Community: Manipulation of Community objects.

Description

Methods and functions documented on this page are for manipulating microbial community data represented as Community instances.

Usage

## Construction
Community(community = matrix(0L, 0L, 0L), samples = data.frame(),
    ..., verbose = TRUE)
## Access
samples(x, ...)
samples(x, ...) <- value
communities(x, ...)
communities(x, ...) <- value
## normalization
## S3 method for class 'Community':
normalize(x, byTaxon = "none", bySample = c("none", "median"),
    transform = c("none", "asinh"))
## S3 method for class 'Community':
trimq(x, taxonQ = 0, sampleQ = 0, ...)
## descriptive statistics
diversityStatistics(x,
    statistics = c("Shannon", "Simpson", "Chao1", "ACE"))
occur(x, group, ..., threshold) 
pa(x, group, ...)
## model fit
glmFit(formula, x, ..., FUN = glm.nb)
glmSummary(fit, ...)

Arguments

community

An integer or numeric matrix of counts, with rows corresponding to taxa and columns to samples.

samples

A data.frame of sample metadata, with as many rows as there are columns in community.

An instance of a Community-class.

value

A data.frame or DataFrame instance (for samples<-) or matrix (for communities<-) of values to be used to update x.

byTaxon, bySample, transform

A character(1), chosen from the values specified in the function signature. Normalization (scale rows or columns to a common value) is by taxon (none, currently not implemented), or by sample (none, or scaled by column median). Post-normalization values can be asinh-transformed.

taxonQ, sampleQ

A numeric(1) quantile below which taxa or samples are excluded.

statistics

A character() of desired diversity statistics; one or more of the values specificed in the function signature.

group

For occur, pa: A column name, from samples(), indicating how counts are to be grouped by occur or pa.

threshold

a numeric(1) threshold above which occurrence is to be tabulated.

...

Additional arguments, not used by functions or methods described on this page.

formula

A formula describing the model to be fitted.

FUN

The function used to fit the model. See details for additional information.

fit

The result of glmFit.

verbose

logical(1) describing whether actions taken to make community and samples conform are reported.

Value

Community returns an instance of the Community class. communities returns a matrix of taxa x samples. samples returns a DataFrame of sample metadata.
normalize and trimq return a Community instance, adjusted to reflect the requested transformations.
diversityStatistics, occur, and pa return a data.frame of summary statistics, with rows corresponding to taxonomic groups.
glmFit returns a SimpleList of fitted models. glmSummary returns a data.frame of estimated coefficients and P-values.

Details

Community is used to create a data structure that allows convenient, coordinated manipulation of taxa and samples, including sample metadata. communities and samples provide access to the community matrix and sample metadata of an Community-class instance.

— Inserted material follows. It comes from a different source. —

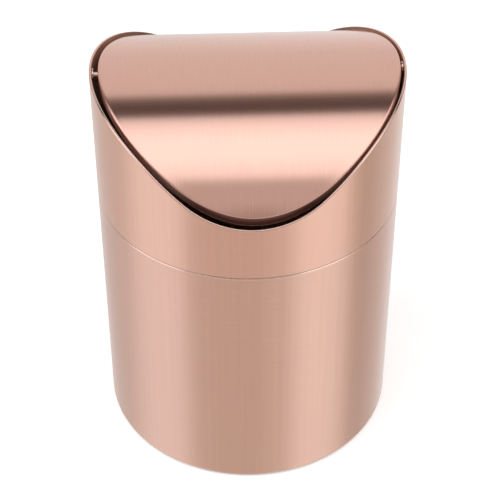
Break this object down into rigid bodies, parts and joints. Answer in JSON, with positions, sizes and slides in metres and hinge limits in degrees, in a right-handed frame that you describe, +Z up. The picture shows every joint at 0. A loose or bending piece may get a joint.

normalize provides ways to standardize the column sums or scale on which count data are represented.

trimq reduces the number of taxa or samples present in a community by including only those taxa or samples whose abundance exceeds the specified quantile.

diversityStatistics summarizes per-sample diversity statistics using implementations from the ape package.

occur and pa summarize and test for differences (using a chi-squared test) between the occurrence or presence / absence status of samples stratified by group, a column (factor) in the sample metadata.

glmFit fits a linear model (any model with a formula interface) to each taxonomic group.

glmSummary summarizes the fits returned by glmFit, providing a data frame of estimated coefficients and p-values for each fit. glmSummary currently supports models fit with glmFit and FUN with value MASS::glm.nb, pscl::hurdle, or pscl::zeroinfl.

Examples

Run this code

## Object construction
dirpath <- system.file(package="microbiome", "extdata")
communities <- read.csv(file.path(dirpath, "communities.csv"),
    row.names=1L)
samples <- read.csv(file.path(dirpath, "samples.csv"),
    row.names=1L)
(cc <- Community(as.matrix(communities), samples))
head(samples(cc))

## 10% most abundant (over all samples) taxa
(cc1 <- trimq(cc, taxonQ=.9))
rownames(cc1)

## phenotypic data; summarized; subset
names(samples(cc))
summary(samples(cc)$nugent_2_group)
cc[, samples(cc)$nugent_2_group == "Positive (>= 7)"]

## descriptive statistics
head(diversityStatistics(cc))
pa(cc1[1:6,], "nugent_2_group")